Supreme Court to hear appeal of ruling that Council must pay Japanese knotweed damages
The Supreme Court has granted permission to appeal the decision in Davies v Bridgend County Borough Council  EWCA Civ 80, which overturned lower court rulings that found diminution in value in Japanese knotweed cases was irrecoverable economic loss and ordered the council to pay damages to a property owner.
The property owner in the case purchased a house in Nant-y-moel in 2004 as an investment but later found that Japanese knotweed, which had been growing on an adjacent plot owned by the local authority, had spread onto his property.
Claim in nuisance against the council
Mr Davies then brought a claim in nuisance against the council, which was heard before District Judge Fouracre in Swansea County Court. At that hearing, the court established that it was likely that the plant had spread from the council land and onto his property before he bought the house.
The local authority contended that since the knotweed was already present on Mr Davies’ land, any damage arose before the breach of duty, and so since the fact the property is affected by knotweed is not due to any breach, the claim was fatally flawed on causation.
The district judge concluded that the council was in breach of the relevant duty in nuisance owed to the appellant as a neighbour, starting from 2013 and on until 2018, when a treatment programme finally started.
Damages for “residual diminution”, also called “blight”,
Damages for “residual diminution”, also called “blight”, were then claimed for £4,900. However, the district judge dismissed the claim, holding that all the diminution in value damages were irrecoverable in law in a case like this, based on the decision of the Court of Appeal in Williams v National Rail  EWCA Civ 1514,  QB 601.
The property owner then appealed this decision, arguing that the damages were losses consequential on the nuisance found.
This appeal was dismissed by HHJ Beard, who accepted that the diminution in value claimed was consequential on the nuisance identified by the previous court but concluded that Williams was the authority for the proposition that damages for diminution in value due to knotweed are irrecoverable in nuisance.
A second appeal was then lodged, which solely contended that the previous judges had erred in that they had misunderstood Williams and that Williams was not an authority against the appellant’s case.
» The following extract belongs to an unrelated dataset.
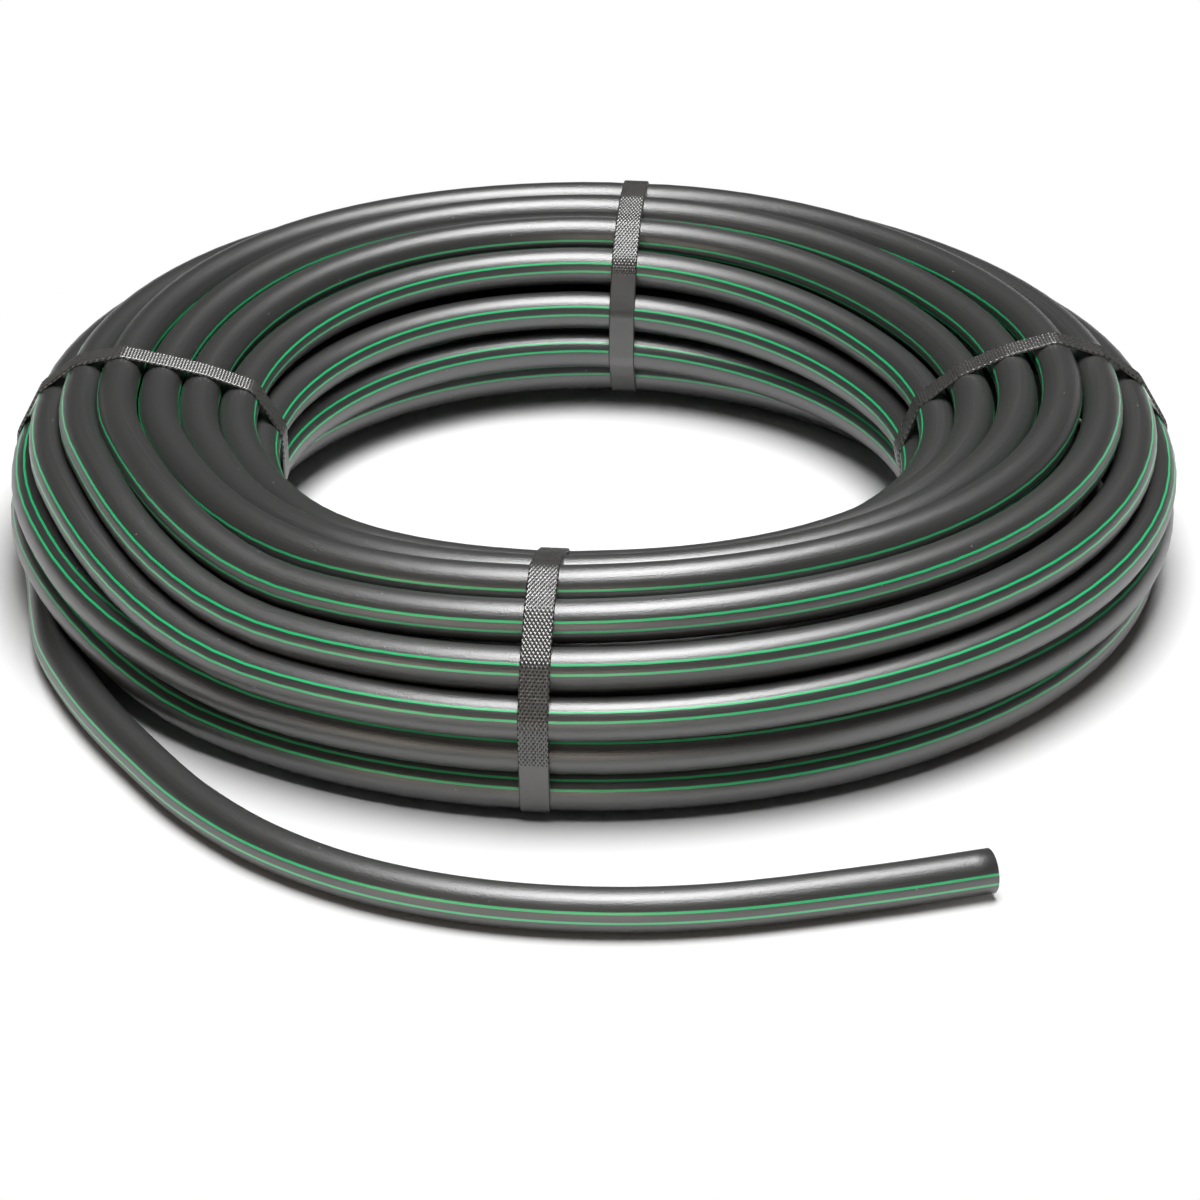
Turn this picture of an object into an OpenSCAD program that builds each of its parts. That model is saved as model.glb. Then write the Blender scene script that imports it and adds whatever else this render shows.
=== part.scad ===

The Court of Appeal clarified that Williams did not hold that any encroachment of knotweed into the claimant’s land amounts to material interference with quiet enjoyment or amenity and actionable nuisance.
The claimant’s quiet enjoyment or use of the land
However, it emphasized that once the natural hazard of knotweed is present on the claimant’s land to a non-trivial extent, it diminishes the claimant’s quiet enjoyment or use of the land, thereby constituting damage for the purposes of the tort of nuisance.
Ultimately, the court ordered the council to pay £4,900 in damages for the residual diminution in value suffered by the property owner.
Confirming the grant of permission to appeal, St John’s Chambers’ Matthew White, who appears for Bridgend, said the issue the Supreme Court would consider was “whether a defendant is properly held responsible for residual diminution in value when a claimant’s property had already been affected by (value diminished by) Japanese knotweed before breach”.